══ Raw records ══

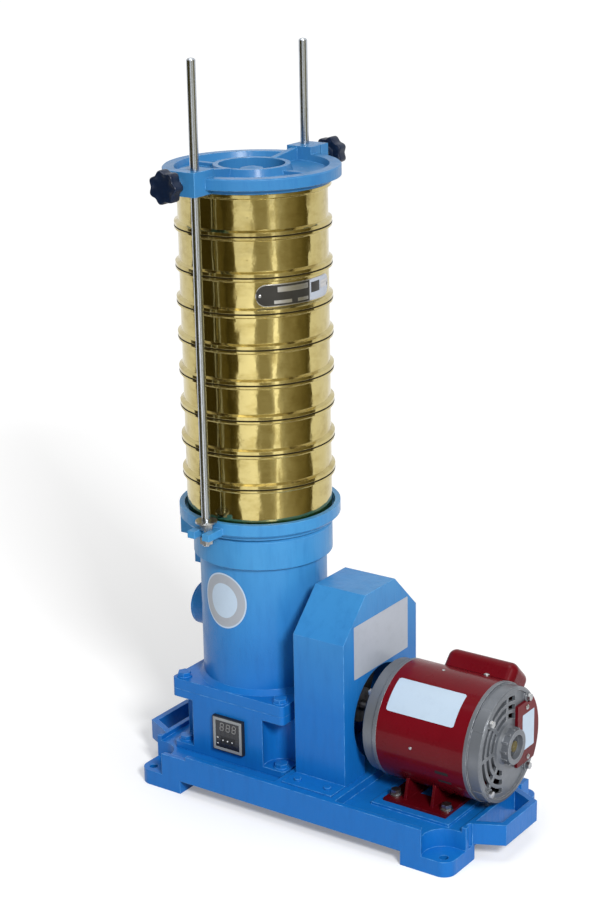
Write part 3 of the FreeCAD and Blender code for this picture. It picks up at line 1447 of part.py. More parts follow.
def clamp_knob(name, side, z):
    """A lobed hand knob on the screw that pinches the slit block on its rod."""
    x = f"{TABLE_X}+{side}*clamp_screw_offset"
    height = clamp_height(z)
    hub_start = "(block_outer+clamp_nut_height+seat_gap)"
    head_start = f"({hub_start}+knob_hub_length)"
    screw = cylinder(name + "_screw", "clamp_screw_radius", f"{head_start}-clamp_screw_end", x,
                     f"{side}*clamp_screw_end", height, outward(side))
    hub = cylinder(name + "_hub", "knob_hub_radius", "knob_hub_length+1", x, f"{side}*{hub_start}", height,
                   outward(side))
    core = cylinder(name + "_core", "knob_radius", "knob_thickness", x, f"{side}*{head_start}", height,
                    outward(side))
    pieces = [screw, hub, core]
    lobes = int(value("knob_lobes"))
    for number in range(lobes):
        angle = 2 * math.pi * (number + 0.25) / lobes
        pieces.append(cylinder(f"{name}_lobe_{number + 1}", "knob_lobe_radius", "knob_thickness-2",
                               f"{x}+knob_radius*{math.cos(angle):.6f}", f"{side}*({head_start}+1)",
                               f"{height}+knob_radius*{math.sin(angle):.6f}", outward(side)))
    return fuse(name, *pieces)


# Panel timer

def timer_bezel():
    """The bezel plate: a raised frame round a face with a window pocket and three key holes."""
    frame = block("bezel_plate", "timer_width", "timer_bezel_depth", "timer_width", "timer_x",
                  f"{TIMER_FACE}-timer_bezel_depth/2", "timer_height-timer_width/2")
    face = f"({TIMER_FACE}-timer_bezel_depth+timer_face_recess)"
    face_width = "(timer_width-2*timer_frame)"
    tools = [
        block("bezel_face_room", face_width, "timer_face_recess+1", face_width, "timer_x",
              f"{face}-(timer_face_recess+1)/2", "timer_height-timer_width/2+timer_frame"),
        block("bezel_window_room", "timer_window_width", "timer_window_sheet+1", "timer_window_height",
              "timer_x", f"{face}+(timer_window_sheet-1)/2", "timer_height+1"),
    ]
    for number in range(3):
        tools.append(block(f"bezel_key_room_{number + 1}", "key_width+2*seat_gap", "2*timer_bezel_depth+2",
                           "key_height+2*seat_gap", key_x(number), TIMER_FACE,
                           "timer_height-key_drop-key_height/2-seat_gap"))
    return cut("timer_bezel", frame, *tools)


def timer_window():
    face = f"({TIMER_FACE}-timer_bezel_depth+timer_face_recess)"
    return block("timer_window", "timer_window_width-2*seat_gap", "timer_window_sheet",
                 "timer_window_height-2*seat_gap", "timer_x", f"{face}+timer_window_sheet/2",
                 "timer_height+1+seat_gap")


def timer_case():
    """The case behind the panel, with room for the keys' travel."""
    case = block("case_body", "timer_case_width", "timer_case_depth", "timer_case_width", "timer_x",
                 f"{TIMER_FACE}+timer_case_depth/2", "timer_height-timer_case_width/2")
    room = block("case_key_room", "2*key_pitch+key_width+2", "2*(key_travel+1)", "key_height+2", "timer_x",
                 TIMER_FACE, "timer_height-key_drop-key_height/2-1")
    return cut("timer_case", case, room)


def key_x(number):
    return f"timer_x+{number - 1}*key_pitch"


def timer_key(number):
    """A key cap that stands proud of the bezel's face and slides in through it."""
    depth = "(timer_bezel_depth-timer_face_recess+key_proud)"
    return block(f"timer_key_{number + 1}", "key_width", depth, "key_height", key_x(number),
                 f"{TIMER_FACE}-{depth}/2", "timer_height-key_drop-key_height/2")


# Assembly

def build():
    heights, pitches = stack_heights()
    ring_seat = f"({heights[-1]}+lid_height)"
    node("base_casting", base_casting())
    node("lower_housing", lower_housing())
    node("column_casting", column_casting())
    node("housing_bolts", flange_bolts("housing_bolts", "(deck_height+lower_flange)", "lower_flange"))
    node("column_bolts", flange_bolts("column_bolts", f"({HOUSING_TOP}+column_flange)",
                                      "column_flange+upper_flange"))
    node("left_bearing_cap", left_bearing_cap())
    node("anti_rotation_bracket", anti_rotation_bracket())
    node("input_shaft_bearings", shaft_bearings())
    node("spindle_bearings", spindle_bearings())
    node("input_shaft", input_shaft())
    node("bevel_pinion", bevel_pinion())
    node("bevel_gear", driven_bevel_gear())
    node("eccentric_spindle", eccentric_spindle())
    node("counterweight", counterweight())
    node("driven_pulley", vee_pulley("driven_pulley", "driven_pulley_radius", "shaft_radius", "pulley_x",
                                     "drive_height"))
    node("motor_pulley", vee_pulley("motor_pulley", "motor_pulley_radius", "motor_shaft_radius", "pulley_x",
                                    "motor_axis_height"))
    node("drive_belt", drive_belt())
    node("belt_guard", belt_guard())
    node("guard_screws", guard_screws())
    node("motor_shell", motor_shell())
    outer_bell = end_bell("outer_bell", MOTOR_FAR_END, 1)
    node("motor_outer_bell", cut("motor_outer_bell", outer_bell, bell_vents("vents", MOTOR_FAR_END)))
    node("motor_inner_bell", end_bell("inner_bell", "motor_x", -1))
    node("motor_through_bolts", motor_through_bolts())
    node("motor_stator", motor_stator())
    node("motor_rotor", motor_rotor())
    node("motor_shaft", motor_shaft())
    node("motor_bearings", motor_bearings())
    node("motor_foot", motor_foot())
    node("motor_bolts", motor_bolts())
    node("capacitor_cover", capacitor_cover())
    node("capacitor", capacitor())
    node("terminal_cover", terminal_cover())
    node("sieve_table", sieve_table())
    node("table_bearing", table_bearing())
    node("front_rod", clamp_rod("front_rod", -1))
    node("back_rod", clamp_rod("back_rod", 1))
    node("rod_nuts", rod_nuts())
    node("rod_washers", rod_washers())
    node("receiver_pan", receiver_pan())
    for number, pitch in enumerate(pitches, start=1):
        node(f"sieve_{number}", sieve(f"sieve_{number}", pitch, heights[number - 1]))
    node("lid", lid(heights[-1]))
    node("clamp_ring", clamp_ring(ring_seat))
    node("clamp_nuts", clamp_nuts(ring_seat))
    node("front_clamp_knob", clamp_knob("front_clamp_knob", -1, ring_seat))
    node("back_clamp_knob", clamp_knob("back_clamp_knob", 1, ring_seat))
    node("timer_bezel", timer_bezel())
    node("timer_window", timer_window())
    node("timer_case", timer_case())
    for number in range(3):
        node(f"timer_key_{number + 1}", timer_key(number))


def check():
    for thing in doc.Objects:
        if "Invalid" in thing.State or "Error" in thing.State:
            raise RuntimeError(f"{thing.Label} failed: {thing.State}")
    for name, thing in nodes.items():
        if thing.Shape.isNull() or not thing.Shape.isValid():
            raise RuntimeError(f"{name} has no valid shape")


def export():
    os.makedirs("parts", exist_ok=True)
    for name, thing in nodes.items():
        thing.Shape.exportStep(f"parts/{name}.step")
        print(name, len(thing.Shape.Solids), round(thing.Shape.Volume / 1000, 1), "cm3")


build()
doc.recompute()
check()
export()
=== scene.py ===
# The looks of the sieve shaker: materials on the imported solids, small visible parts, light and camera.
# Metres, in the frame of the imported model: X along the base towards the motor, Y to the back, Z up.
import json
import math

import bmesh
import bpy
from mathutils import Matrix, Quaternion, Vector


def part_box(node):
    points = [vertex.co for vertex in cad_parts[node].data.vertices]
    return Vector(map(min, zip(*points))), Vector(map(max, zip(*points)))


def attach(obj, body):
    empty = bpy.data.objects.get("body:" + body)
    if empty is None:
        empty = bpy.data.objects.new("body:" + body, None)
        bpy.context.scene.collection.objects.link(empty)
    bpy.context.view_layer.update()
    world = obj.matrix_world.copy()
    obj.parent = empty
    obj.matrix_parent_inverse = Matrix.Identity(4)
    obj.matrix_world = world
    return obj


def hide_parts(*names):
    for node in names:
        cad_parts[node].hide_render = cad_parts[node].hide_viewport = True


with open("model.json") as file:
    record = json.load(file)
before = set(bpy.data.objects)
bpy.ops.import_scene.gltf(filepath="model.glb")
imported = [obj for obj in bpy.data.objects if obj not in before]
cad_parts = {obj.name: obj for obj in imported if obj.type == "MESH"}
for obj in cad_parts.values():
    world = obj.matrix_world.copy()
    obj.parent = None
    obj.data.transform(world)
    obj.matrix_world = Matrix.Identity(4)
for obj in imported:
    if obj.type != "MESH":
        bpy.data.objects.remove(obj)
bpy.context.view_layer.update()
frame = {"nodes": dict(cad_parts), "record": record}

# Places on the object

ALONG = Vector((1, 0, 0))
BACK = Vector((0, 1, 0))
UP = Vector((0, 0, 1))


def middle_of(node):
    """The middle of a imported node's box."""
    low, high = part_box(node)
    return (low + high) / 2


# The eccentric's throw, by which the table and the stack stand off the spindle at rest
THROW = 0.004
SPINDLE_X = middle_of("lower_housing").x
TABLE_X = SPINDLE_X - THROW
SHELL_MIDDLE_X = middle_of("motor_shell").x
MOTOR_AXIS_Z = middle_of("motor_outer_bell").z
COLUMN_RADIUS = 0.0896
SHELL_RADIUS = 0.0825
SIEVE_RADIUS = 0.1015
BELL_RADIUS = 0.0795


# Tools for materials

def new_material(name):
    """A fresh material, with its node tree and its shader."""
    material = bpy.data.materials.new(name)
    material.use_nodes = True
    return material, material.node_tree, material.node_tree.nodes["Principled BSDF"]


def add(tree, kind, inputs=None, **settings):
    """A node with its settings made and its inputs set to values or linked to sockets."""
    node = tree.nodes.new(kind)
    for key, setting in settings.items():
        setattr(node, key, setting)
    for key, source in (inputs or {}).items():
        if isinstance(source, bpy.types.NodeSocket):
            tree.links.new(source, node.inputs[key])
        else:
            node.inputs[key].default_value = source
    return node


def combine(tree, operation, first, second=0.0):
    """The result of one sum on one or two values."""
    return add(tree, "ShaderNodeMath", {0: first, 1: second}, operation=operation).outputs[0]


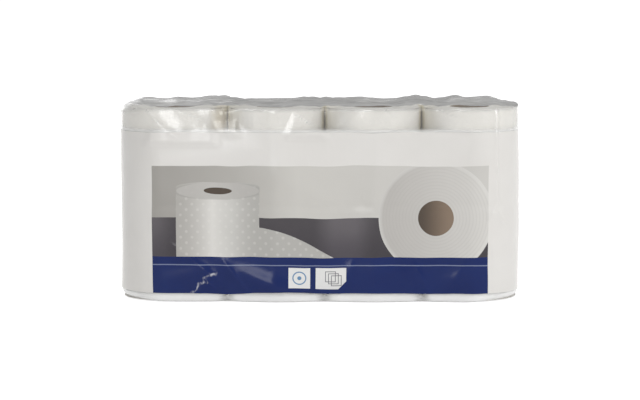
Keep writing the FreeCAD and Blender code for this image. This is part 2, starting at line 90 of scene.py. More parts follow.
COLUMN_X = [film_low[0] + FILM_OUTSIDE + PRESSED_WIDTH / 2]
for place in range(1, COLUMNS):
    before = PRESSED_WIDTH / 2 if place == 1 else ROLL_RADIUS
    COLUMN_X.append(COLUMN_X[-1] + before + ROLL_GAP + ROLL_RADIUS)
PRESSED_REACH = PRESSED_WIDTH / 2 - PRESSED_RADIUS
LEFT_END = COLUMN_X[0] - PRESSED_REACH
RIGHT_END = COLUMN_X[-1]
ROW_MIDDLE = (LEFT_END + RIGHT_END) / 2

# The skin that is drawn: how far it lies outside the rolls, and its lowest and highest level
FILM_SKIN = 1.1
BASE_LEVEL = film_low[2] + 0.2
TOP_LEVEL = ROLL_TOP + 1.1
# The two faces of the ink outside that skin
INK_BACK = 0.25
INK_FACE = 0.5
# Distance of the skin's vertices
GRID_STEP = 1.8
# How far neighbouring rolls bulge to meet, and how square their pressed sides are: 2 is round
CONTACT_BULGE = 0.145
SQUEEZE = 2.6
# How far the edge of a roll is rounded, and the points and rings that it is made of
ROLL_EDGE = 1.6
ROLL_POINTS = 180
SEEN_RINGS, HIDDEN_RINGS, SIDE_RINGS = 60, 8, 26
CORE_POINTS = 72
# How near vertices are joined, in metres: across the skin, and in the finer pieces
FILM_MERGE = 0.00001
FINE_MERGE = 0.0000001
UP = np.array([0.0, 0.0, 1.0])


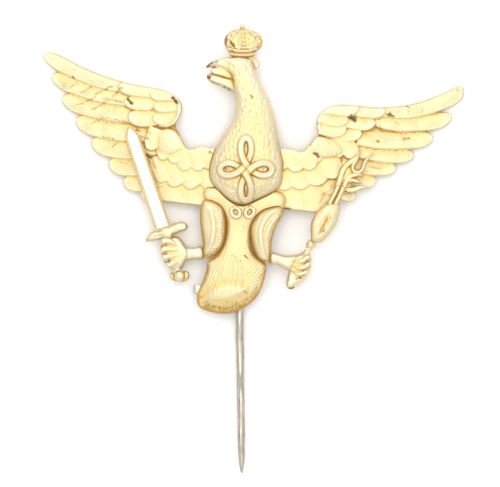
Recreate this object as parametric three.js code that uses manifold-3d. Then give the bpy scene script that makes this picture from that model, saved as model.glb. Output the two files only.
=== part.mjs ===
// Cap badge: a crowned eagle with spread wings, a sword in one claw and a sceptre in the other,
// on a long fixed stick pin. Millimetres, +Z up.
// The badge lies on its back: the face looks along +Z, the crown points along +Y, and "left" and
// "right" are the viewer's left (-X) and right (+X).
// The origin is on the surface that the badge lies on, under the middle of its outline.
// Every front piece is shaped over a flat plane first, and is then draped over the gentle bow that
// lets a cap badge follow a round cap band.
import * as THREE from 'three';
import { mergeVertices } from 'three/addons/utils/BufferGeometryUtils.js';
import Module from 'manifold-3d';

const wasm = await Module();
wasm.setup();

// ---------------------------------------------------------------- driving dimensions
const WING_TIP_X = 31.65; // half of the wing span
const BOW_RISE = 2.6; // how far the middle stands above the wing tips
const BOW_FLAT_X = 4; // half width of the middle, which stays flat
const SHEET = 0.6; // struck sheet brass
const EDGE = 0.45; // height of a struck edge
const GAP = 0.06; // clearance between soldered neighbours
const STRAP_THICK = 0.6;
const STRAP_WIDE = 1.3;
const NEEDLE_RADIUS = 0.66;
const NEEDLE_TIP_RADIUS = 0.54;
const NEEDLE_TIP_Y = -33.8;
const NEEDLE_POINT_LONG = 4.5;
const NEEDLE_TOP_Y = 3.2;
const NEEDLE_LEAN = THREE.MathUtils.degToRad(0.8);
const NEEDLE_Z = STRAP_THICK + GAP + NEEDLE_RADIUS;
const CLAW_GRIP_RADIUS = 0.62; // sword grip and sceptre stick, where a claw holds them
const BLADE_LIFT = 1.5; // the blade and the sceptre lie on the feathers
const GRIP_HEIGHT = 1.1; // axis of the sword grip and the sceptre stick above the bow
const PLATE_THICK = 0.48;

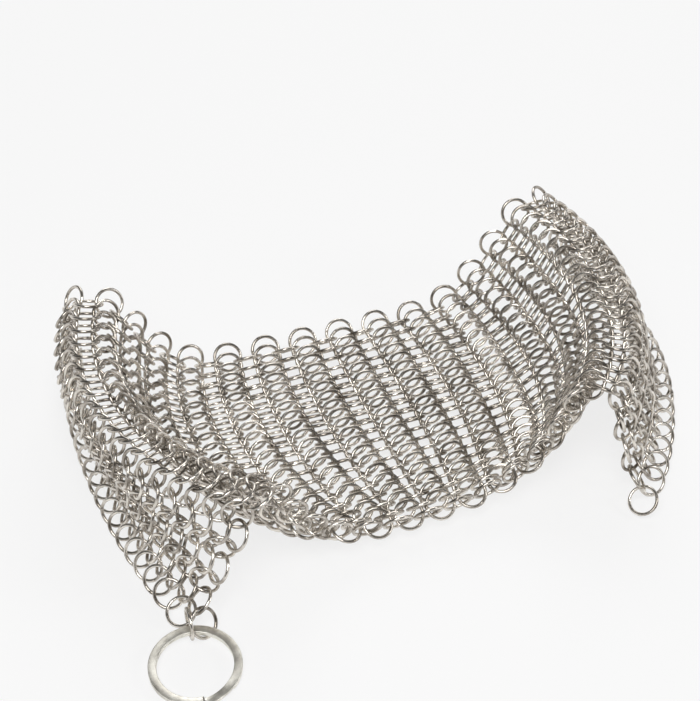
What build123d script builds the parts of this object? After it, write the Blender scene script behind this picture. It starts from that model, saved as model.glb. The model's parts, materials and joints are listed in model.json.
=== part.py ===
from build123d import *
import math
import os

import numpy as np

# All lengths are millimetres. The part is a square of ring mail: every ring passes through two rings of
# the row before it and two of the row after it. It is set in the shape it takes when it lies across a
# round raised rim with a hollow inside, so that both side flaps hang down to the table.
# +X runs from the flap with the split ring to the other flap, and the rows of rings run along Y.

# One mail ring, and the least space left between any two rings
ring_bore = 9.5
ring_wire = 1.3
ring_gap = 0.15

# The sheet, in rings
row_count = 43
rings_in_row = 20

# The rim and the hollow that give the drape its shape
crest_radius = 101.5
crest_height = 48.5
crest_half_width = 8.0
left_crest_outset = -1.5
right_crest_outset = 2.5
foot_radius = 62.0
climb_powers = (1.5, 3.0)
hollow_height = 8.0
far_edge_y = 35.5
near_edge_y = -71.0
hollow_step_shares = (0.07, 0.14, 0.22, 0.36, 0.5, 0.64, 0.78, 0.86, 0.93)

# Rows that lie on the crest at each side, counted from the edge of the left flap
left_crest_row = 7.1
right_crest_row = 34.9

# Where the far and near ends of the rows cross each crest, in degrees from that side's own X direction
left_crest_angles = (27.0, -52.0)
right_crest_angles = (23.0, -44.0)

# How far each flap hangs outside the crest at its shoulder, far end first, and its knee near the table
left_shoulder_outsets = (9.0, 6.0)
right_shoulder_outsets = (16.0, 7.0)
shoulder_drop = 9.0
knee_height = 7.0
knee_inset = 6.0
shoulder_turn_share = 0.25
knee_turn_share = 0.85

# The free edge of each flap, from its far corner to its near corner, and how far it bows out between
left_edge_far = (97.0, 64.0)
left_edge_near = (92.0, -82.0)
left_edge_bow = 9.0
right_edge_far = (118.0, 42.0)
right_edge_near = (90.0, -85.0)
right_edge_bow = 21.0

# How far the rings may lean from lying flat in the sheet: more where a row's rings are pushed together
least_lean = 27.0
most_lean = 52.0

# The split ring, a flat strip wound twice, and the two mail rings that carry it, with their turns in degrees
split_ring_diameter = 33.0
strip_width = 3.0
strip_thickness = 1.0
coil_slot = 0.1
crossover_start = -95.0
crossover_turn = 42.0
crossover_steps = 6
split_ring_place = (-94.8, -103.2)
link_ring_places = np.array([[-91.3, -87.9], [-86.8, -93.1]])
link_ring_turns = (40.0, -40.0)

# The single ring that hangs from the near corner of the right flap
end_ring_place = (84.5, -91.2, 4.5)

# Bending of the sheet from flat to draped: stages, passes in each, and the last passes
drape_stages = 48
stage_passes = 10
last_passes = 320
search_every = 6
samples_per_ring = 20
hold_share = 0.03

ring_radius = (ring_bore + ring_wire) / 2
wire_radius = ring_wire / 2
split_radius = (split_ring_diameter - strip_width) / 2
split_height = 2 * strip_thickness + coil_slot
split_section = math.hypot(strip_width, split_height) / 2
UP = np.array([0.0, 0.0, 1.0])
RIGHT = np.array([1.0, 0.0, 0.0])
FORWARD = np.array([0.0, 1.0, 0.0])


def between(first, last, share):
    return first + (last - first) * share


def unit(vectors):
    return vectors / np.linalg.norm(vectors, axis=-1, keepdims=True)


def dot(one, other):
    return np.sum(one * other, axis=-1, keepdims=True)


def on_circle(side, radius, degrees, height):
    """A point at an angle from the side's own X direction, with side -1 for left and 1 for right."""
    angle = math.radians(degrees)
    return np.array((side * radius * math.cos(angle), radius * math.sin(angle), height))


def flap_corners(side, share):
    """Corner points of one flap's section, from its free edge up to the crest."""
    if side < 0:
        crest = crest_radius + left_crest_outset
        angles, shoulder_outsets = left_crest_angles, left_shoulder_outsets
        edge_far, edge_near, edge_bow = left_edge_far, left_edge_near, left_edge_bow
    else:
        crest = crest_radius + right_crest_outset
        angles, shoulder_outsets = right_crest_angles, right_shoulder_outsets
        edge_far, edge_near, edge_bow = right_edge_far, right_edge_near, right_edge_bow
    angle = between(*angles, share)
    bow = edge_bow * 4 * share * (1 - share)
    edge_x = between(edge_far[0], edge_near[0], share) + bow
    edge_y = between(edge_far[1], edge_near[1], share)
    edge_angle = math.degrees(math.atan2(edge_y, edge_x))
    edge_radius = math.hypot(edge_x, edge_y)
    shoulder = crest_radius + between(*shoulder_outsets, share)
    knee_angle = between(angle, edge_angle, knee_turn_share)
    shoulder_angle = between(angle, edge_angle, shoulder_turn_share)
    lie = wire_radius + ring_radius * math.sin(math.radians(least_lean))
    return [
        on_circle(side, edge_radius, edge_angle, lie),
        on_circle(side, edge_radius - knee_inset, knee_angle, knee_height),
        on_circle(side, shoulder, shoulder_angle, crest_height - shoulder_drop),
        on_circle(side, crest + crest_half_width / 2, angle, crest_height + ring_wire),
        on_circle(side, crest - crest_half_width, angle, crest_height + ring_wire),
    ]


def hollow_points(left, right, share):
    """Points of the sheet between the two crests, at the height of the hollow under each of them."""
    middle = np.array([(left[0] + right[0]) / 2, between(far_edge_y, near_edge_y, share)])
    control = 2 * middle - (left[:2] + right[:2]) / 2
    power = between(*climb_powers, share)
    points = []
    for step in hollow_step_shares:
        flat = between(between(left[:2], control, step), between(control, right[:2], step), step)
        edge = between(np.linalg.norm(left[:2]), np.linalg.norm(right[:2]), step)
        climb = np.clip((np.linalg.norm(flat) - foot_radius) / (edge - foot_radius), 0, 1)
        points.append(np.array([*flat, between(hollow_height, left[2], climb**power)]))
    return points


def section_corners(share):
    """Corner points of the sheet's section at a share of the way from its far to its near edge."""
    left = flap_corners(-1, share)
    right = flap_corners(1, share)
    return np.array(left + hollow_points(left[-1], right[-1], share) + right[::-1])


def rounded(points, times=4):
    """Cuts the corners of a path again and again, which ends in a smooth curve."""
    for _ in range(times):
        before = between(points[:-1], points[1:], 0.25)
        after = between(points[:-1], points[1:], 0.75)
        inner = np.stack([before, after], axis=1).reshape(-1, 3)
        points = np.vstack([points[:1], inner, points[-1:]])
    return points


def run_nearest(path, run, point):
    """How far along the path the point on it is that lies nearest to a given point."""
    start, step = path[:-1], np.diff(path, axis=0)
    share = np.clip(dot(point - start, step) / dot(step, step), 0, 1)
    nearest = start + share * step
    best = np.argmin(np.linalg.norm(nearest - point, axis=1))
    return run[best] + share[best, 0] * (run[best + 1] - run[best])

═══

Task -
Above are the entries. Quote exactly the lines from the one bearing "print(name, len(thing.Shape.Solids), round(thing.Shape.Volume" through the one bearing "points = [vertex.co".

Solution -
        print(name, len(thing.Shape.Solids), round(thing.Shape.Volume / 1000, 1), "cm3")


build()
doc.recompute()
check()
export()
=== scene.py ===
# The looks of the sieve shaker: materials on the imported solids, small visible parts, light and camera.
# Metres, in the frame of the imported model: X along the base towards the motor, Y to the back, Z up.
import json
import math

import bmesh
import bpy
from mathutils import Matrix, Quaternion, Vector


def part_box(node):
    points = [vertex.co for vertex in cad_parts[node].data.vertices]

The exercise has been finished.